→ Stated task: Reproduce every entry in the listing without alteration.

[Object modeling scripts]

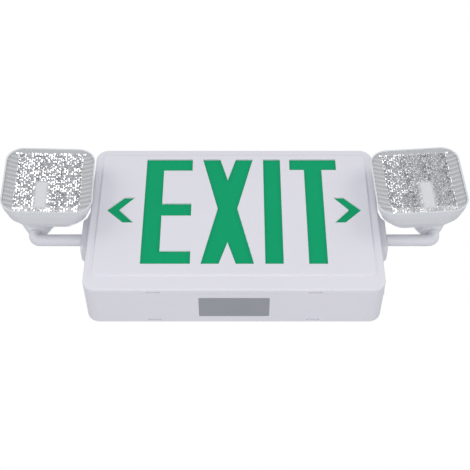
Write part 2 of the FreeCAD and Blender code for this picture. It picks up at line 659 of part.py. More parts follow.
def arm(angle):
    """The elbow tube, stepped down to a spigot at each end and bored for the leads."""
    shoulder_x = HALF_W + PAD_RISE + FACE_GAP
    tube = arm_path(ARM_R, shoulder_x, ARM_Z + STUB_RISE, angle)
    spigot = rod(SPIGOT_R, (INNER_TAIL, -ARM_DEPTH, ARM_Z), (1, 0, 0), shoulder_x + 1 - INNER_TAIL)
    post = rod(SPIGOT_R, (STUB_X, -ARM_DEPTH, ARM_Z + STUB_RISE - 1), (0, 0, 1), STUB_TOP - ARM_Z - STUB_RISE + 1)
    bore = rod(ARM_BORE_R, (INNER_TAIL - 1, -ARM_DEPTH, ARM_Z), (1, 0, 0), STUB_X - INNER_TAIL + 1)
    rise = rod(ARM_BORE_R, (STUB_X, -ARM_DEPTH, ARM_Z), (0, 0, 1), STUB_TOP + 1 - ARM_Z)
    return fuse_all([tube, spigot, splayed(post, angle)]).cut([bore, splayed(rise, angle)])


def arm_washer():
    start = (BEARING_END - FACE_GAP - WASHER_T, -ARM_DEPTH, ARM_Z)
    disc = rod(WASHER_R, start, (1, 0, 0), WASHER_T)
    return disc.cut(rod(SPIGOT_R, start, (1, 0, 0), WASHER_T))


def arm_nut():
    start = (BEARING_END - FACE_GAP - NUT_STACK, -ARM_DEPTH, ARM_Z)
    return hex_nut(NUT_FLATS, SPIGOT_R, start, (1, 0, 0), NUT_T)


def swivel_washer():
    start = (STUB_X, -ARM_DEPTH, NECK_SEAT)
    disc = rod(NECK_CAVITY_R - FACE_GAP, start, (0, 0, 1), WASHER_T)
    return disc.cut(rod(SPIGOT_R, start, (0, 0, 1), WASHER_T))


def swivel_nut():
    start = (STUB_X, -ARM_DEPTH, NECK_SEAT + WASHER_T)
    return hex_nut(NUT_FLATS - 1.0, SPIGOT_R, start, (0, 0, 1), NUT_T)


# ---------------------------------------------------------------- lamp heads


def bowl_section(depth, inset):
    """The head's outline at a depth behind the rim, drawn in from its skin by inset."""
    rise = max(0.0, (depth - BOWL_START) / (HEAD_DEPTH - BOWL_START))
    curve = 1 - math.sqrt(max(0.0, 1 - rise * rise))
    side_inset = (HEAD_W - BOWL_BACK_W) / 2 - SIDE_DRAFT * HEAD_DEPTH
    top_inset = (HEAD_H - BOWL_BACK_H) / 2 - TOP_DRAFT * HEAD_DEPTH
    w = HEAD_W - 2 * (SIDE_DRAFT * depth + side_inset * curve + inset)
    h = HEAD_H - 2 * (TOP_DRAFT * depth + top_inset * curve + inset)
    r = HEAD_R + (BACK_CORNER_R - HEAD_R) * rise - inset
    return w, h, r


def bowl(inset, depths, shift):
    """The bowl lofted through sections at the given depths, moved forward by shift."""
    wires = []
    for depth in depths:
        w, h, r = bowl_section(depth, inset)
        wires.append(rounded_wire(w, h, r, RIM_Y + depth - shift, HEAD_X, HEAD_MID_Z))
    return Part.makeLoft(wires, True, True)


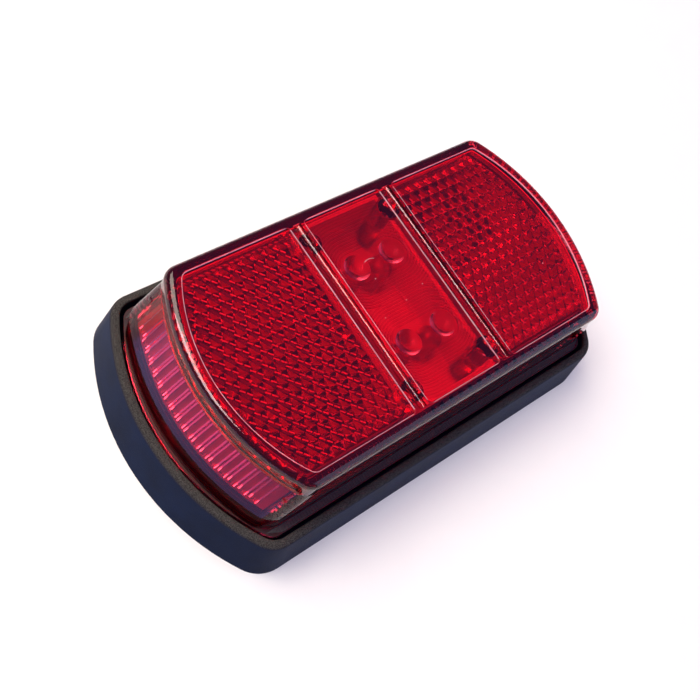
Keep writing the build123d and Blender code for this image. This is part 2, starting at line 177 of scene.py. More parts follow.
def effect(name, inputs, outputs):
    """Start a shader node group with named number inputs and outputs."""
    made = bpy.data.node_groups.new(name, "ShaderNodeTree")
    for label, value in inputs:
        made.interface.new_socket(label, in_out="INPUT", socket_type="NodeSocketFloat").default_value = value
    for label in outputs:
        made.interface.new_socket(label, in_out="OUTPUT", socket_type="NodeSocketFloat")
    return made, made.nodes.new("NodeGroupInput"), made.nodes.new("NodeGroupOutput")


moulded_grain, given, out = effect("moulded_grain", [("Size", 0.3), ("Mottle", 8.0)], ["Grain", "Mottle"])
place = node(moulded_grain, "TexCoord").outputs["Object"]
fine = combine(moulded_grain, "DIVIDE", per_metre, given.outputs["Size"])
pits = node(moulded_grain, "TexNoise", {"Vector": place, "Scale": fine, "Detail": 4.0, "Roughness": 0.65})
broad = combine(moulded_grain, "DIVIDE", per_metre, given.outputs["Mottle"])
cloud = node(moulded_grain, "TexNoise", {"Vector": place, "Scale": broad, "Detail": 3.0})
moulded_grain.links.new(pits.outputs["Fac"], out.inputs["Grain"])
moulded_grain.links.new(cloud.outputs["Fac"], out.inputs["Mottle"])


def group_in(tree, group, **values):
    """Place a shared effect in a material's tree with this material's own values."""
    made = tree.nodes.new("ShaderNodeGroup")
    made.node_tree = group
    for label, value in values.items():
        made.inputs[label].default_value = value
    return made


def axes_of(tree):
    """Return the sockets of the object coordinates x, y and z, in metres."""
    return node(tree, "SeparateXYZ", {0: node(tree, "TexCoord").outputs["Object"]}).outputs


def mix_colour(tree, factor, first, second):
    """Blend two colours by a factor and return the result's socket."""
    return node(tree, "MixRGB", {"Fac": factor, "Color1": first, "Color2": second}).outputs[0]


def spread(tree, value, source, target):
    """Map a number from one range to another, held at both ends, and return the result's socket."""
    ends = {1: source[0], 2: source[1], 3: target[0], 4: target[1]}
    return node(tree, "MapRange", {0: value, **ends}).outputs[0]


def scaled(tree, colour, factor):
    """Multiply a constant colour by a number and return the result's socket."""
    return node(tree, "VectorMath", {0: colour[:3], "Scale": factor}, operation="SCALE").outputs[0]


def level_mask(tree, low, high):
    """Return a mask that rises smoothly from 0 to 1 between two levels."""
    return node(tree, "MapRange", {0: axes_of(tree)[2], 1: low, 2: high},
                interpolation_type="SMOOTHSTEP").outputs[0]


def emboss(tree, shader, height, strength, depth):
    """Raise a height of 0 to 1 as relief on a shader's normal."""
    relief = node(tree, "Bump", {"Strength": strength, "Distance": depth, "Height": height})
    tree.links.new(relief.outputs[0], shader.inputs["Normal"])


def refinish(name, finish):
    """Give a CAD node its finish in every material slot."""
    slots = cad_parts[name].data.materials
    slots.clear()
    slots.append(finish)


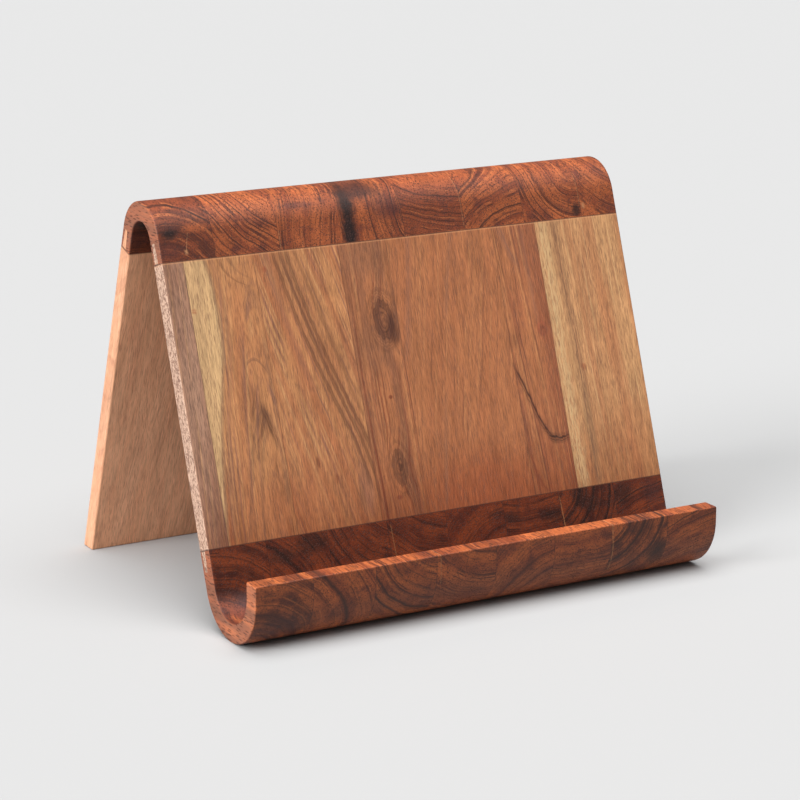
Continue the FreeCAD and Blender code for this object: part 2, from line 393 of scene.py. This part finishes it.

→ Problem solution:
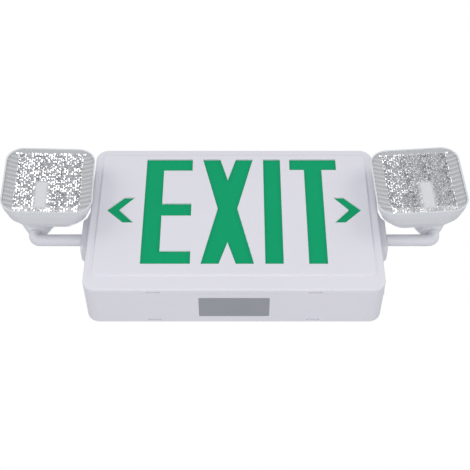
Write part 2 of the FreeCAD and Blender code for this picture. It picks up at line 659 of part.py. More parts follow.
def arm(angle):
    """The elbow tube, stepped down to a spigot at each end and bored for the leads."""
    shoulder_x = HALF_W + PAD_RISE + FACE_GAP
    tube = arm_path(ARM_R, shoulder_x, ARM_Z + STUB_RISE, angle)
    spigot = rod(SPIGOT_R, (INNER_TAIL, -ARM_DEPTH, ARM_Z), (1, 0, 0), shoulder_x + 1 - INNER_TAIL)
    post = rod(SPIGOT_R, (STUB_X, -ARM_DEPTH, ARM_Z + STUB_RISE - 1), (0, 0, 1), STUB_TOP - ARM_Z - STUB_RISE + 1)
    bore = rod(ARM_BORE_R, (INNER_TAIL - 1, -ARM_DEPTH, ARM_Z), (1, 0, 0), STUB_X - INNER_TAIL + 1)
    rise = rod(ARM_BORE_R, (STUB_X, -ARM_DEPTH, ARM_Z), (0, 0, 1), STUB_TOP + 1 - ARM_Z)
    return fuse_all([tube, spigot, splayed(post, angle)]).cut([bore, splayed(rise, angle)])


def arm_washer():
    start = (BEARING_END - FACE_GAP - WASHER_T, -ARM_DEPTH, ARM_Z)
    disc = rod(WASHER_R, start, (1, 0, 0), WASHER_T)
    return disc.cut(rod(SPIGOT_R, start, (1, 0, 0), WASHER_T))


def arm_nut():
    start = (BEARING_END - FACE_GAP - NUT_STACK, -ARM_DEPTH, ARM_Z)
    return hex_nut(NUT_FLATS, SPIGOT_R, start, (1, 0, 0), NUT_T)


def swivel_washer():
    start = (STUB_X, -ARM_DEPTH, NECK_SEAT)
    disc = rod(NECK_CAVITY_R - FACE_GAP, start, (0, 0, 1), WASHER_T)
    return disc.cut(rod(SPIGOT_R, start, (0, 0, 1), WASHER_T))


def swivel_nut():
    start = (STUB_X, -ARM_DEPTH, NECK_SEAT + WASHER_T)
    return hex_nut(NUT_FLATS - 1.0, SPIGOT_R, start, (0, 0, 1), NUT_T)


# ---------------------------------------------------------------- lamp heads


def bowl_section(depth, inset):
    """The head's outline at a depth behind the rim, drawn in from its skin by inset."""
    rise = max(0.0, (depth - BOWL_START) / (HEAD_DEPTH - BOWL_START))
    curve = 1 - math.sqrt(max(0.0, 1 - rise * rise))
    side_inset = (HEAD_W - BOWL_BACK_W) / 2 - SIDE_DRAFT * HEAD_DEPTH
    top_inset = (HEAD_H - BOWL_BACK_H) / 2 - TOP_DRAFT * HEAD_DEPTH
    w = HEAD_W - 2 * (SIDE_DRAFT * depth + side_inset * curve + inset)
    h = HEAD_H - 2 * (TOP_DRAFT * depth + top_inset * curve + inset)
    r = HEAD_R + (BACK_CORNER_R - HEAD_R) * rise - inset
    return w, h, r


def bowl(inset, depths, shift):
    """The bowl lofted through sections at the given depths, moved forward by shift."""
    wires = []
    for depth in depths:
        w, h, r = bowl_section(depth, inset)
        wires.append(rounded_wire(w, h, r, RIM_Y + depth - shift, HEAD_X, HEAD_MID_Z))
    return Part.makeLoft(wires, True, True)


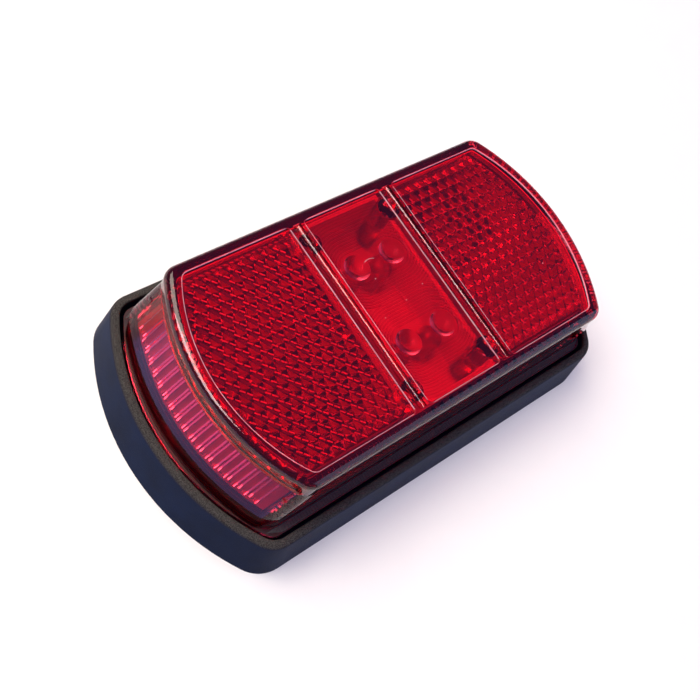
Keep writing the build123d and Blender code for this image. This is part 2, starting at line 177 of scene.py. More parts follow.
def effect(name, inputs, outputs):
    """Start a shader node group with named number inputs and outputs."""
    made = bpy.data.node_groups.new(name, "ShaderNodeTree")
    for label, value in inputs:
        made.interface.new_socket(label, in_out="INPUT", socket_type="NodeSocketFloat").default_value = value
    for label in outputs:
        made.interface.new_socket(label, in_out="OUTPUT", socket_type="NodeSocketFloat")
    return made, made.nodes.new("NodeGroupInput"), made.nodes.new("NodeGroupOutput")


moulded_grain, given, out = effect("moulded_grain", [("Size", 0.3), ("Mottle", 8.0)], ["Grain", "Mottle"])
place = node(moulded_grain, "TexCoord").outputs["Object"]
fine = combine(moulded_grain, "DIVIDE", per_metre, given.outputs["Size"])
pits = node(moulded_grain, "TexNoise", {"Vector": place, "Scale": fine, "Detail": 4.0, "Roughness": 0.65})
broad = combine(moulded_grain, "DIVIDE", per_metre, given.outputs["Mottle"])
cloud = node(moulded_grain, "TexNoise", {"Vector": place, "Scale": broad, "Detail": 3.0})
moulded_grain.links.new(pits.outputs["Fac"], out.inputs["Grain"])
moulded_grain.links.new(cloud.outputs["Fac"], out.inputs["Mottle"])


def group_in(tree, group, **values):
    """Place a shared effect in a material's tree with this material's own values."""
    made = tree.nodes.new("ShaderNodeGroup")
    made.node_tree = group
    for label, value in values.items():
        made.inputs[label].default_value = value
    return made


def axes_of(tree):
    """Return the sockets of the object coordinates x, y and z, in metres."""
    return node(tree, "SeparateXYZ", {0: node(tree, "TexCoord").outputs["Object"]}).outputs


def mix_colour(tree, factor, first, second):
    """Blend two colours by a factor and return the result's socket."""
    return node(tree, "MixRGB", {"Fac": factor, "Color1": first, "Color2": second}).outputs[0]


def spread(tree, value, source, target):
    """Map a number from one range to another, held at both ends, and return the result's socket."""
    ends = {1: source[0], 2: source[1], 3: target[0], 4: target[1]}
    return node(tree, "MapRange", {0: value, **ends}).outputs[0]


def scaled(tree, colour, factor):
    """Multiply a constant colour by a number and return the result's socket."""
    return node(tree, "VectorMath", {0: colour[:3], "Scale": factor}, operation="SCALE").outputs[0]


def level_mask(tree, low, high):
    """Return a mask that rises smoothly from 0 to 1 between two levels."""
    return node(tree, "MapRange", {0: axes_of(tree)[2], 1: low, 2: high},
                interpolation_type="SMOOTHSTEP").outputs[0]


def emboss(tree, shader, height, strength, depth):
    """Raise a height of 0 to 1 as relief on a shader's normal."""
    relief = node(tree, "Bump", {"Strength": strength, "Distance": depth, "Height": height})
    tree.links.new(relief.outputs[0], shader.inputs["Normal"])


def refinish(name, finish):
    """Give a CAD node its finish in every material slot."""
    slots = cad_parts[name].data.materials
    slots.clear()
    slots.append(finish)


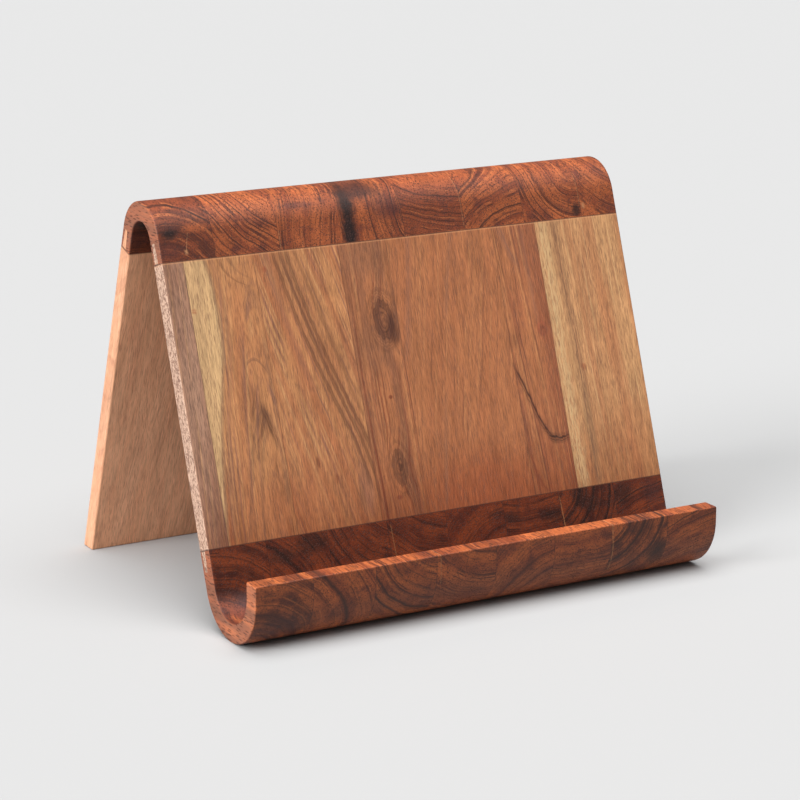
Continue the FreeCAD and Blender code for this object: part 2, from line 393 of scene.py. This part finishes it.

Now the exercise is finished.